- **EXERCISE**: Only the lines from the line with "const cucumber = new" through the line with "return low, high" should be copied, exactly as they appear, with both ends kept.

- **MATERIAL PROVIDED**:
# # # #

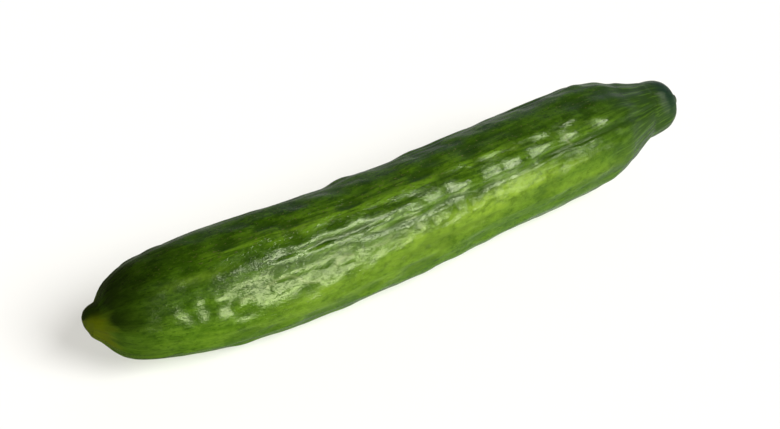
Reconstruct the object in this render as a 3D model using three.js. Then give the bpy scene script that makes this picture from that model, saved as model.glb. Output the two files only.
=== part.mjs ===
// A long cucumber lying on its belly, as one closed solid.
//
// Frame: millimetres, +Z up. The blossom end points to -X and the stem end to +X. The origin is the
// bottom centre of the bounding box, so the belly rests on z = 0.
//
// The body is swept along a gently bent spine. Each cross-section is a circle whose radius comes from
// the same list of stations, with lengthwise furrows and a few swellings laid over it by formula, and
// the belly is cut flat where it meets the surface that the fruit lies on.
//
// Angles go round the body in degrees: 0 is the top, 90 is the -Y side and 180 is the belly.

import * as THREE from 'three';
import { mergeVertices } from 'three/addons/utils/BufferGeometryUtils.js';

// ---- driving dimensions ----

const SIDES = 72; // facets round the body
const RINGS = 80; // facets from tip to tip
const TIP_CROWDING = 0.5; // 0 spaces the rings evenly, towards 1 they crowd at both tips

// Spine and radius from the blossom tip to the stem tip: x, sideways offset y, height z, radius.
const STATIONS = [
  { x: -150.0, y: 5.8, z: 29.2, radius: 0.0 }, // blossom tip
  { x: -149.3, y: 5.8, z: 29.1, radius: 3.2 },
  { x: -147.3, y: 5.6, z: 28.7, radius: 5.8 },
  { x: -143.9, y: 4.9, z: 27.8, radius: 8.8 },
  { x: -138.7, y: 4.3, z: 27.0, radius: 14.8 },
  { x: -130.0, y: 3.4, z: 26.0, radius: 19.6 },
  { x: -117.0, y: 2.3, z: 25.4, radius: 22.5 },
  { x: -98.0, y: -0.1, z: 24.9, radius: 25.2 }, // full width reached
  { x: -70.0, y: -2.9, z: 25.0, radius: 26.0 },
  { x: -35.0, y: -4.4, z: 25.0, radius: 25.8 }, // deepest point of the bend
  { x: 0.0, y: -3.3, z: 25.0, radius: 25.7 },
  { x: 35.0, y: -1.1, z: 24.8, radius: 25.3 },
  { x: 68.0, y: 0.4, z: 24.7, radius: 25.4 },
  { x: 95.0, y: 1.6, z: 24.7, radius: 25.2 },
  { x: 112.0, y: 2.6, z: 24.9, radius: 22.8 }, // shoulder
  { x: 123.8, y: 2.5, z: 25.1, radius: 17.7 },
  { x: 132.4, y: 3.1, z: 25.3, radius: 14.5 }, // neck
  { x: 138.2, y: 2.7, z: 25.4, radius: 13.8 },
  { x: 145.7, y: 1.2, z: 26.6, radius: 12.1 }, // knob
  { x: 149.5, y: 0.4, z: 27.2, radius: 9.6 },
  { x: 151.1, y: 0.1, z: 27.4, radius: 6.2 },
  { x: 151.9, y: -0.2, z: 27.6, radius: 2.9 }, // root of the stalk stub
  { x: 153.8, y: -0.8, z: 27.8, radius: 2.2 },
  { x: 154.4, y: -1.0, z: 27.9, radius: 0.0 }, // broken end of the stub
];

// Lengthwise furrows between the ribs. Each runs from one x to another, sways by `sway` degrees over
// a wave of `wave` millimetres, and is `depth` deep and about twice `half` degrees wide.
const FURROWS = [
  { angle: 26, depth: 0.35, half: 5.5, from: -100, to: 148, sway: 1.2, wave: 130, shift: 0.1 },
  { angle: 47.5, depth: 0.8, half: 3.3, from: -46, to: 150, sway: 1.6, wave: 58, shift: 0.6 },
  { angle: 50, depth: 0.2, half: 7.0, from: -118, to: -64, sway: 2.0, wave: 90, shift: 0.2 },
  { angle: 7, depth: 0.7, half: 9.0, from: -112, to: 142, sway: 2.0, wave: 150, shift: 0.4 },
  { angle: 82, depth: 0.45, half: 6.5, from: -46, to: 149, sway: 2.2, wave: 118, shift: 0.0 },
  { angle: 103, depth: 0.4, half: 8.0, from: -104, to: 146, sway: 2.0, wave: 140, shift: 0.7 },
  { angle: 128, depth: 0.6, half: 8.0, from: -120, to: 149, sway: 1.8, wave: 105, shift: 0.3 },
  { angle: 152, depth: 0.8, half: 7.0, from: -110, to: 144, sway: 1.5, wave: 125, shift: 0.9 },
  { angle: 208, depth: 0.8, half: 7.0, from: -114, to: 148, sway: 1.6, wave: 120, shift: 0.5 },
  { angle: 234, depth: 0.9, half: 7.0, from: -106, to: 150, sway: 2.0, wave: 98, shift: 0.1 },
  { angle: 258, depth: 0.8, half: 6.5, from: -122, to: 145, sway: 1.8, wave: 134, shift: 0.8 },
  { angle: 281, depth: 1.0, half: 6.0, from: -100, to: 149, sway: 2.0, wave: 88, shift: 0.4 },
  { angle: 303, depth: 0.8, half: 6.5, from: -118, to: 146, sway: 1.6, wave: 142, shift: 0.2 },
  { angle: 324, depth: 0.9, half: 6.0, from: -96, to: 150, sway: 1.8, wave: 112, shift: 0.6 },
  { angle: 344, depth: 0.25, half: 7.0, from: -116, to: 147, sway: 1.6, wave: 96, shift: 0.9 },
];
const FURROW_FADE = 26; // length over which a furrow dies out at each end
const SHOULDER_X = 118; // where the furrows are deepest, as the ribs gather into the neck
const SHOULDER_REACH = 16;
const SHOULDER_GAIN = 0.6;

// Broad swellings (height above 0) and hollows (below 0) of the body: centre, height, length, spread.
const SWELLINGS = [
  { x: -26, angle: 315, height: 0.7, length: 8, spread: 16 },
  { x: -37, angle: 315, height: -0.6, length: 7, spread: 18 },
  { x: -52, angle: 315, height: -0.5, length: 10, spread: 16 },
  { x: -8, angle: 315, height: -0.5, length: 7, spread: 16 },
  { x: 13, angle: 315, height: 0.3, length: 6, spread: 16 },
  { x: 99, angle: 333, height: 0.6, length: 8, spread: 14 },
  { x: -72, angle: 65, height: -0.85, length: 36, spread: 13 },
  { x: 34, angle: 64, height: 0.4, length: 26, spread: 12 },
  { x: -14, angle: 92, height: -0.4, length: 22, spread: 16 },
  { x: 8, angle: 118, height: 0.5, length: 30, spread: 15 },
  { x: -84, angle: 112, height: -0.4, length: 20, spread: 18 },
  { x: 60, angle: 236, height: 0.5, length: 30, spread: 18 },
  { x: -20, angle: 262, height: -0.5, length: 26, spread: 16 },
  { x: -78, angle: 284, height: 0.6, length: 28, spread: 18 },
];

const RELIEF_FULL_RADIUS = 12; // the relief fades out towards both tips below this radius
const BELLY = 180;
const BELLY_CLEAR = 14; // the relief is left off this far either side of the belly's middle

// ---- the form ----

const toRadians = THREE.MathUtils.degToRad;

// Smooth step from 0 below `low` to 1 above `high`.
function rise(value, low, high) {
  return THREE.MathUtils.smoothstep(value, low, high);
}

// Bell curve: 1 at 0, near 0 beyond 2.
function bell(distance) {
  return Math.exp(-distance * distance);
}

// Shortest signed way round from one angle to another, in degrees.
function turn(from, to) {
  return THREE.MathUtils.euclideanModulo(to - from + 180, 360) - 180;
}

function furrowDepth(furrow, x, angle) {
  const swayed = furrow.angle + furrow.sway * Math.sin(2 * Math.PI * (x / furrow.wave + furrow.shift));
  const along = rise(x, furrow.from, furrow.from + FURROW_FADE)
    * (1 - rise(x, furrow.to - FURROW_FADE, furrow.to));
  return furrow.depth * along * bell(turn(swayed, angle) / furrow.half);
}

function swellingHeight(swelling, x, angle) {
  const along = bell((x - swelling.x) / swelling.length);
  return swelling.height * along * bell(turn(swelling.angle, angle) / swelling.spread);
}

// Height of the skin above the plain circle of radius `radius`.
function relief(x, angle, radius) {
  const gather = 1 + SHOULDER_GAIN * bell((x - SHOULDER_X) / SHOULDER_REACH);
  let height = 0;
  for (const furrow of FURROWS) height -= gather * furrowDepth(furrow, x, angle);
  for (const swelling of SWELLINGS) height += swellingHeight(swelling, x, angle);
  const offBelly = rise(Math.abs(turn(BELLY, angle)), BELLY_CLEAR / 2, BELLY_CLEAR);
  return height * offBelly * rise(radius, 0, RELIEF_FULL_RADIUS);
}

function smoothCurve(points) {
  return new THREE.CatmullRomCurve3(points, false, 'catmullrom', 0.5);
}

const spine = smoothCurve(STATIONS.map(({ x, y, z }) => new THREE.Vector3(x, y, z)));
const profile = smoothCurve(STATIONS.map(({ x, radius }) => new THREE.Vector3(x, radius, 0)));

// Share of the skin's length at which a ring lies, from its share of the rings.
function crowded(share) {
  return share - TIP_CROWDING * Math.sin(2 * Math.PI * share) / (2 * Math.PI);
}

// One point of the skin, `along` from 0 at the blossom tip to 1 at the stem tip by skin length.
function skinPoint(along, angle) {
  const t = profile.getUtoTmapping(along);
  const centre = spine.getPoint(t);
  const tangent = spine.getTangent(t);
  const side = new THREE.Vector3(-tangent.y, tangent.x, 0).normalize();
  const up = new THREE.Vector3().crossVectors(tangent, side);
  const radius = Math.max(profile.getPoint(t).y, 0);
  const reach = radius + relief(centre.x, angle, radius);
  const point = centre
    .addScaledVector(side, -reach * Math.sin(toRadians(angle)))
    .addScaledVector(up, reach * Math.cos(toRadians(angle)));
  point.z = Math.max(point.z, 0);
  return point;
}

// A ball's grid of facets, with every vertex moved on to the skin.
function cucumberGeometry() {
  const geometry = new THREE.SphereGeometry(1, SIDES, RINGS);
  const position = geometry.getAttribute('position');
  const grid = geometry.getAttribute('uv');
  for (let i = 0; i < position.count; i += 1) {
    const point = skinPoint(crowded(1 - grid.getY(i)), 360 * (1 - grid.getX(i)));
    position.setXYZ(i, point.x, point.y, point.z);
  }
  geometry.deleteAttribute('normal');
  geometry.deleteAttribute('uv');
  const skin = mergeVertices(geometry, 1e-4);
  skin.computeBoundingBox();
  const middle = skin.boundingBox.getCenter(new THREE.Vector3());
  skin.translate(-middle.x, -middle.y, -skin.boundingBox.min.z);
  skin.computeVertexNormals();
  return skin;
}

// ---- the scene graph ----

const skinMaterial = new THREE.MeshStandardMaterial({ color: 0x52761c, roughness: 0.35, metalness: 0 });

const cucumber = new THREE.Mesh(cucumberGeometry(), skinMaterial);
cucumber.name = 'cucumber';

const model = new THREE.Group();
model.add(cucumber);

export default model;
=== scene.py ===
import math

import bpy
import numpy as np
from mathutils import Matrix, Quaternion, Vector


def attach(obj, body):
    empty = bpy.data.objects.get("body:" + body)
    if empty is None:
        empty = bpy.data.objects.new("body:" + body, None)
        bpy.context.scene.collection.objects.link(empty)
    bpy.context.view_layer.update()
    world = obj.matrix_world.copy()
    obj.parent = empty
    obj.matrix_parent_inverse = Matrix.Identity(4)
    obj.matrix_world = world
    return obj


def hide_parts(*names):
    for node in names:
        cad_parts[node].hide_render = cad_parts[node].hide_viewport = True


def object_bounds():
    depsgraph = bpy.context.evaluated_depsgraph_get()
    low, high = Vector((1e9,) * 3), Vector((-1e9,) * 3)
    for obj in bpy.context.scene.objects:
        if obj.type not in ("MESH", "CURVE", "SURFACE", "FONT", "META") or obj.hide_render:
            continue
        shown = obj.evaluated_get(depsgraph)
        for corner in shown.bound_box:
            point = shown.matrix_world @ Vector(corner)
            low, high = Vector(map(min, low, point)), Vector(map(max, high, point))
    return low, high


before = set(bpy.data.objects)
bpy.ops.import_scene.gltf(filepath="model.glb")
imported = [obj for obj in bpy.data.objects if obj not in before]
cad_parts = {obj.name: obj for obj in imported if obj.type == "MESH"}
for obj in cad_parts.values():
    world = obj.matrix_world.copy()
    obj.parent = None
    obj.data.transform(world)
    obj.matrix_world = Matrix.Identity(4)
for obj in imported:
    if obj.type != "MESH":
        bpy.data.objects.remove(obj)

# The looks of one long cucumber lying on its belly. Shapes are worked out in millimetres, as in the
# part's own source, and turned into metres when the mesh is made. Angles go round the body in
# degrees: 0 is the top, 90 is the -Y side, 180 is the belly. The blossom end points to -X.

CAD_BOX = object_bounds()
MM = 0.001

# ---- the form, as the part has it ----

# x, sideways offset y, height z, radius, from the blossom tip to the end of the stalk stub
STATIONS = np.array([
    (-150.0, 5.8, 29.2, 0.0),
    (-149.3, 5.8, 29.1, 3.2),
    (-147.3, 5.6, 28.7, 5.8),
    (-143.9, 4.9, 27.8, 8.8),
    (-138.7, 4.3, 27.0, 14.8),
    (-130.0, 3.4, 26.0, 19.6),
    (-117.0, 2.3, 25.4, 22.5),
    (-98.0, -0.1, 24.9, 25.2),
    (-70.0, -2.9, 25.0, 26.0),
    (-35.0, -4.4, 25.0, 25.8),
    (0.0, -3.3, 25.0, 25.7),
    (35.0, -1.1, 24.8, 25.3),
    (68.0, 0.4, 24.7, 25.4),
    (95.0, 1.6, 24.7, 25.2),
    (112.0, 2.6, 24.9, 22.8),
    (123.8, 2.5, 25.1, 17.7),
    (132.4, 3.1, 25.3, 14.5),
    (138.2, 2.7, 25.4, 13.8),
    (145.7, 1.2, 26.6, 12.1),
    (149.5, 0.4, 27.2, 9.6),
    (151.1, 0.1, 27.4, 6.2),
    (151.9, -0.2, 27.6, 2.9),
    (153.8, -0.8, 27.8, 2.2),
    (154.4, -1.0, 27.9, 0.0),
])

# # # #

- **SOLUTION TO THE PROBLEM**:
const cucumber = new THREE.Mesh(cucumberGeometry(), skinMaterial);
cucumber.name = 'cucumber';

const model = new THREE.Group();
model.add(cucumber);

export default model;
=== scene.py ===
import math

import bpy
import numpy as np
from mathutils import Matrix, Quaternion, Vector


def attach(obj, body):
    empty = bpy.data.objects.get("body:" + body)
    if empty is None:
        empty = bpy.data.objects.new("body:" + body, None)
        bpy.context.scene.collection.objects.link(empty)
    bpy.context.view_layer.update()
    world = obj.matrix_world.copy()
    obj.parent = empty
    obj.matrix_parent_inverse = Matrix.Identity(4)
    obj.matrix_world = world
    return obj


def hide_parts(*names):
    for node in names:
        cad_parts[node].hide_render = cad_parts[node].hide_viewport = True


def object_bounds():
    depsgraph = bpy.context.evaluated_depsgraph_get()
    low, high = Vector((1e9,) * 3), Vector((-1e9,) * 3)
    for obj in bpy.context.scene.objects:
        if obj.type not in ("MESH", "CURVE", "SURFACE", "FONT", "META") or obj.hide_render:
            continue
        shown = obj.evaluated_get(depsgraph)
        for corner in shown.bound_box:
            point = shown.matrix_world @ Vector(corner)
            low, high = Vector(map(min, low, point)), Vector(map(max, high, point))
    return low, high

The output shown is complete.